Fue a mediados de los ochenta. En quella época, toda la familia pasábamos parte del verano en la costa levantina. Los niños formábamos una pandilla junto con los primos y vecinos de la urbanización. Las tardes transcurrían entre la playa, las excursiones en bici, la terraza de cine al aire libre, y la heladería con su famoso helado de pitufo. Aquel verano una nueva chica se unió a la pandilla. Era de Madrid, como casi todos en la zona. Sólo coincidimos ese año, el 86. He de reconocer que no recuerdo su nombre, pero sí lo primero que nos dijo tras las presentaciones de rigor: “¿conocéis a Alexia?”. Era una chica de su clase, que había muerto el invierno anterior a causa de una especie de cáncer. Aunque yo ya había vivido la muerte de alguna compañera del colegio, me impactó lo que me contaba de aquella adolescente como nosotras.
No sé si se lo conté a mi madre, pero al cabo de unos meses nos regaló a mis amigas y a mí la primera biografía de Alexia.

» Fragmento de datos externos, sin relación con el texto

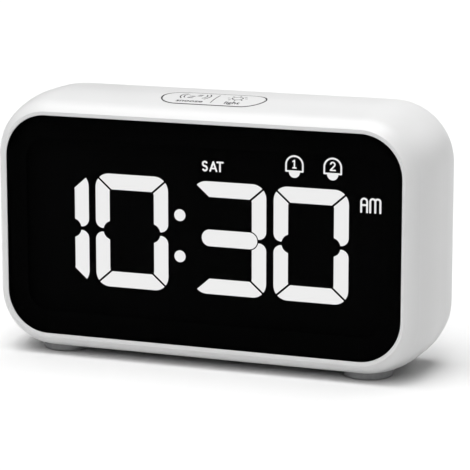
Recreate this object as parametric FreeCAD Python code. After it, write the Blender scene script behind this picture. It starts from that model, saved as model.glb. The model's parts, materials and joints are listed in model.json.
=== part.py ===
import FreeCAD, Part
import math
import os

# Digital alarm clock in a rounded, crowned plastic shell, in millimetres.
# The frame: +X to the right seen from the front, +Y to the back, +Z up. The origin is on the
# surface that the feet stand on, under the middle of the body.
# Below, a place is given as (x, depth, rise): depth counts back from the flat front rim and rise
# counts up from the body's mid-height.

Vector = FreeCAD.Vector

# ---- driving dimensions: shell -------------------------------------------------------------------
BODY_WIDTH = 135.0
BODY_HEIGHT = 78.2
BODY_DEPTH = 37.5
CORNER_RADIUS = 18.63
CROWN_RADIUS = 50.0
CROWN_SWEEP = math.radians(15.8)
SHOULDER_RADIUS = 8.3
SHOULDER_END = math.radians(54.35)
REAR_SWEEP = math.radians(9.3)
REAR_RADIUS = 5.25
WALL = 2.0
SKIN_INSET = 0.6
FOOT_STANDOFF = 0.5
SKIN_GAP = 0.1
RIB_HALF = 0.8

# ---- driving dimensions: window and display stack ------------------------------------------------
LENS_HALF_X = 61.45
LENS_HALF_Z = 32.8
LENS_CORNER = 12.6
LENS_THICK = 1.2
LENS_GAP = 0.08
MASK_THICK = 0.05
EDGE_PRINT = 0.04
LENS_CHAMFER = 0.12
TAPE_THICK = 0.2
LEDGE_THICK = 1.15
WINDOW_HALF_X = 56.8
WINDOW_HALF_Z = 27.4
WINDOW_CORNER = 7.6
MASK_OVERLAP = 1.4
RIM_ROUND = 0.3
LIT_THICK = 0.05
FILM_THICK = 0.2
CELL_HALF_X = 57.8
CELL_HALF_Z = 28.6
CELL_THICK = 2.2
GUIDE_HALF_X = 55.8
GUIDE_LOW = -24.8
GUIDE_HIGH = 28.1
GUIDE_THICK = 2.4
BOARD_THICK = 1.2
STACK_GAP = 0.05
FRAME_LIP = 0.9
POST_X = 40.0
POST_Z = 32.6
POST_RADIUS = 2.2
EAR_HALF_X = 3.4
STRIP_LOW = -28.0
STRIP_HIGH = -26.0

# ---- driving dimensions: screws, as head radius, head height, shank radius, shank length ---------
SMALL_SCREW = (1.9, 1.2, 0.9, 6.0)
COVER_SCREW = (2.4, 1.7, 1.15, 9.0)
SMALL_PILOT = 0.95
SMALL_CLEAR = 1.15
COVER_PILOT = 1.2
COVER_CLEAR = 1.45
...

Su lectura me impresionó vivamente. Que una chica de mi edad , con una terrible enfermedad, lo llevase tan bien, con la ayuda de sus impresionantes padres. Ellos le enseñaron a ofrecer todo su sufrimiento a Dios, con la mayor naturalidad del mundo. Alexia se metió en mi vida, y desde entonces no he dejado de acudir a su intercesión.
Hay quienes piensan que a los niños no hay que hablarles del dolor, y evitan a toda costa que se enfrenten al sufrimiento. Pienso que es un craso error. El dolor aparece indefectiblemente en nuestras vidas, y puede ser en cualquier momento. Siempre es bueno tener un punto de referencia.
En mi caso y en el de muchas adolescentes de mi edad, fue Alexia.